The FDA cleared the use of Stryker’s (NYSE: SYK) Trevo Retriever as a front-line treatment for patients experiencing acute ischemic stroke up to 24 hours from symptom onset, increasing the approved treatment window by 18 hours and thereby expanding the device’s indication to a broader group of patients. Trevo is cleared for use as an initial therapy for strokes due to blood clots (acute ischemic stroke) to reduce paralysis, speech difficulties and other stroke disabilities and only as an addition to treatment with tissue plasminogen activator (t-PA), a medication that dissolves blood clots.

Trevo is a clot removal device that is inserted through a catheter up into the blood vessel to the site of the clot.
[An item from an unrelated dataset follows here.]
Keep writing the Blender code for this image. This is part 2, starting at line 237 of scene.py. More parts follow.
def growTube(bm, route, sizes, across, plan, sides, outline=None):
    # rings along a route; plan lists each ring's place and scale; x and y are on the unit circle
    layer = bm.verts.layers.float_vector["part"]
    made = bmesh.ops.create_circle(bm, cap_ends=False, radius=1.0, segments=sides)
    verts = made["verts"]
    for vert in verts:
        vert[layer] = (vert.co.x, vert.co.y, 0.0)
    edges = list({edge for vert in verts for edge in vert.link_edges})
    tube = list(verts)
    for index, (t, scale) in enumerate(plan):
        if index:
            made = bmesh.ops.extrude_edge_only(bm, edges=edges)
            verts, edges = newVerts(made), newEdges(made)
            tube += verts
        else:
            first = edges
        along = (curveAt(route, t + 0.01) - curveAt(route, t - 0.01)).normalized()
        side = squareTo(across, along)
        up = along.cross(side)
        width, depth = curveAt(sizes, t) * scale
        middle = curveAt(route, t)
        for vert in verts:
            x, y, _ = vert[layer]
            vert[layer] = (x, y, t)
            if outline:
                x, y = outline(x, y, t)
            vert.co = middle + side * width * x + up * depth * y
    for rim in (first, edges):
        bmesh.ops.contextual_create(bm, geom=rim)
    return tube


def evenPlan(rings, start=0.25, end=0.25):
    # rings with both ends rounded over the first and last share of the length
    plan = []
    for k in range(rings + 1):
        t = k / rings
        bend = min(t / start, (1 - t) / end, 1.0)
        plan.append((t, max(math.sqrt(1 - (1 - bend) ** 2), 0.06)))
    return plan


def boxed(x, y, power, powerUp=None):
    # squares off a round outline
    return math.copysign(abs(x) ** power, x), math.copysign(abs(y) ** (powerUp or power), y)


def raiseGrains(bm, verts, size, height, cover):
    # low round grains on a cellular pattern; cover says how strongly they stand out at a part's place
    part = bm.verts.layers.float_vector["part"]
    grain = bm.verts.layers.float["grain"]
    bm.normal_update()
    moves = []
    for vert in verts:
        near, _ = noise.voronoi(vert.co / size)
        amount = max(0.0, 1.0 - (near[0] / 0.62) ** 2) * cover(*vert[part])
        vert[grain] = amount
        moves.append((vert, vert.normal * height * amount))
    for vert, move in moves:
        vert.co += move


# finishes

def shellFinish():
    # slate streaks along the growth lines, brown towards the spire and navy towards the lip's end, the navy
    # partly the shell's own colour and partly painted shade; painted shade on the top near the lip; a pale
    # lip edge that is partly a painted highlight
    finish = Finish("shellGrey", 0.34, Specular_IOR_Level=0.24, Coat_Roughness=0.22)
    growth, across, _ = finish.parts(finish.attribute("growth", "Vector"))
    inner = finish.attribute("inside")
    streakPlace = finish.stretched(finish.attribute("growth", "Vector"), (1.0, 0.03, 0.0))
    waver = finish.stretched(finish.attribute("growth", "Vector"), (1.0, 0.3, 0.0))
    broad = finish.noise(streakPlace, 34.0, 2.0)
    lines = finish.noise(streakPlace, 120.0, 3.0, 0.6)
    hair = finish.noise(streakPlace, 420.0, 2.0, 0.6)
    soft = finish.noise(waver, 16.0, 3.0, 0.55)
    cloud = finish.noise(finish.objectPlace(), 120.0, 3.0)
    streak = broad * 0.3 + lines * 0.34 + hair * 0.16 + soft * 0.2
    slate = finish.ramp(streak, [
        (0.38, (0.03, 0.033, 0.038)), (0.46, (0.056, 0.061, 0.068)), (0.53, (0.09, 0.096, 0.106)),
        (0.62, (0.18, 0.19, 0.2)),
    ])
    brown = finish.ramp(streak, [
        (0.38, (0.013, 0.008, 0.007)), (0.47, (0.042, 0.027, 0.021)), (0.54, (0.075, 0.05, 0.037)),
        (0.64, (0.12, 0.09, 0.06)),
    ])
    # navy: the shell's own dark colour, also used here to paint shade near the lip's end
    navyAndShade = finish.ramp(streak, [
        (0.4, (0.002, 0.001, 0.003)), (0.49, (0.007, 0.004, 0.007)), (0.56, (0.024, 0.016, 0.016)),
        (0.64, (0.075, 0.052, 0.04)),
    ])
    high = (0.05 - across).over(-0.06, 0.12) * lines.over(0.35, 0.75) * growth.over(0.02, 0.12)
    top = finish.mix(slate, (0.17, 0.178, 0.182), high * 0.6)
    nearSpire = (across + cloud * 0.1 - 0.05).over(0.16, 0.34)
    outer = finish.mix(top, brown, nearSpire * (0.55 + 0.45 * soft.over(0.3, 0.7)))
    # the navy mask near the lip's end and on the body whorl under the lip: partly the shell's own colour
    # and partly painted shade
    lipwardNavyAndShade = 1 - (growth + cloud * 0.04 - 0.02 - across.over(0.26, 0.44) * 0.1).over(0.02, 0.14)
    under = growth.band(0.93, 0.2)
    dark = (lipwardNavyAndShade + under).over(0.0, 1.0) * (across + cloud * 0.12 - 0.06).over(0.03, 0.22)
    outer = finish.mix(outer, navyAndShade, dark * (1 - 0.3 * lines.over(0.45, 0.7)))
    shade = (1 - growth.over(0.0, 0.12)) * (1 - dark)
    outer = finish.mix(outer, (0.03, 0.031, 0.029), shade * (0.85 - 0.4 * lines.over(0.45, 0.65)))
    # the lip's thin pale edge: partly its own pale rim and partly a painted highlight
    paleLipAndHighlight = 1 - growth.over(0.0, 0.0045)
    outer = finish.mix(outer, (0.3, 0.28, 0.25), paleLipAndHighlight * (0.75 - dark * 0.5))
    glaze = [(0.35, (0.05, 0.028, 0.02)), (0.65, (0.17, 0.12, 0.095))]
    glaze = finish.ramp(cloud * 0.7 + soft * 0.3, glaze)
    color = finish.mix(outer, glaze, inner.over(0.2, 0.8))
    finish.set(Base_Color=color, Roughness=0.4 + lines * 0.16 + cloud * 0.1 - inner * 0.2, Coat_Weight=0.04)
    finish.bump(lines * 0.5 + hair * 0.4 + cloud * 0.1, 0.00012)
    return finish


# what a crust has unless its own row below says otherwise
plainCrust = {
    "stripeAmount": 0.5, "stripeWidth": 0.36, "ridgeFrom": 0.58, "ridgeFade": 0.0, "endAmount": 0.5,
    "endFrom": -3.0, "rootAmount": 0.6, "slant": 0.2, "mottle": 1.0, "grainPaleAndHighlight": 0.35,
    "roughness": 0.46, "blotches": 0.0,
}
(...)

When the shaped section at the end of the device is fully expanded (up to 3mm to 6mm in diameter), it grips the clot, enabling the physician to retrieve it by pulling it back through the blood vessel along with the device for removal through a catheter or sheath. Trevo was first cleared by the FDA in 2012 to remove a blood clot and restore blood flow in stroke patients who could not receive t-PA or for those patients who did not respond to t-PA therapy. The FDA expanded the permitted marketing of the device in 2016 to certain patients in addition to treatment with t-PA if used within six hours of the onset of symptoms. Today’s expanded indication increases the amount of time that the device can be used from 6 hours to 24 hours.

Source: Stryker


The 24-hour indication opens the treatment window to patients whose stroke would previously have progressed until all the brain tissue surrounding the affected arteries was dead, leaving them with a life of significant disabilities. These patients now have a much better chance for an independent life without disability.

– Raul Nogueira, MD, Director, Neuroendovascular Division, Marcus Stroke & Neuroscience Center, Grady Memorial Hospital and Professor of Neurology, Neurosurgery and Radiology at Emory University School of Medicine.

The FDA’s expanded indication was based on recent clinical data showing that patients presenting in the six to 24-hour window who meet specific imaging criteria and are treated with the Trevo Retriever are almost four times as likely to be functionally independent at 90 days post-stroke, compared to those treated with medical management alone.

Time is critical following the onset of stroke symptoms. Expanding the treatment window from 6 to 24 hours will significantly increase the number of stroke patients who may benefit from treatment. Health care providers and their patients now have better tools for treating stroke and potentially preventing long-term disability.

– Carlos Peña, PhD, Director, Division of Neurological and Physical Medicine Devices, FDA’s Center for Devices and Radiological Health.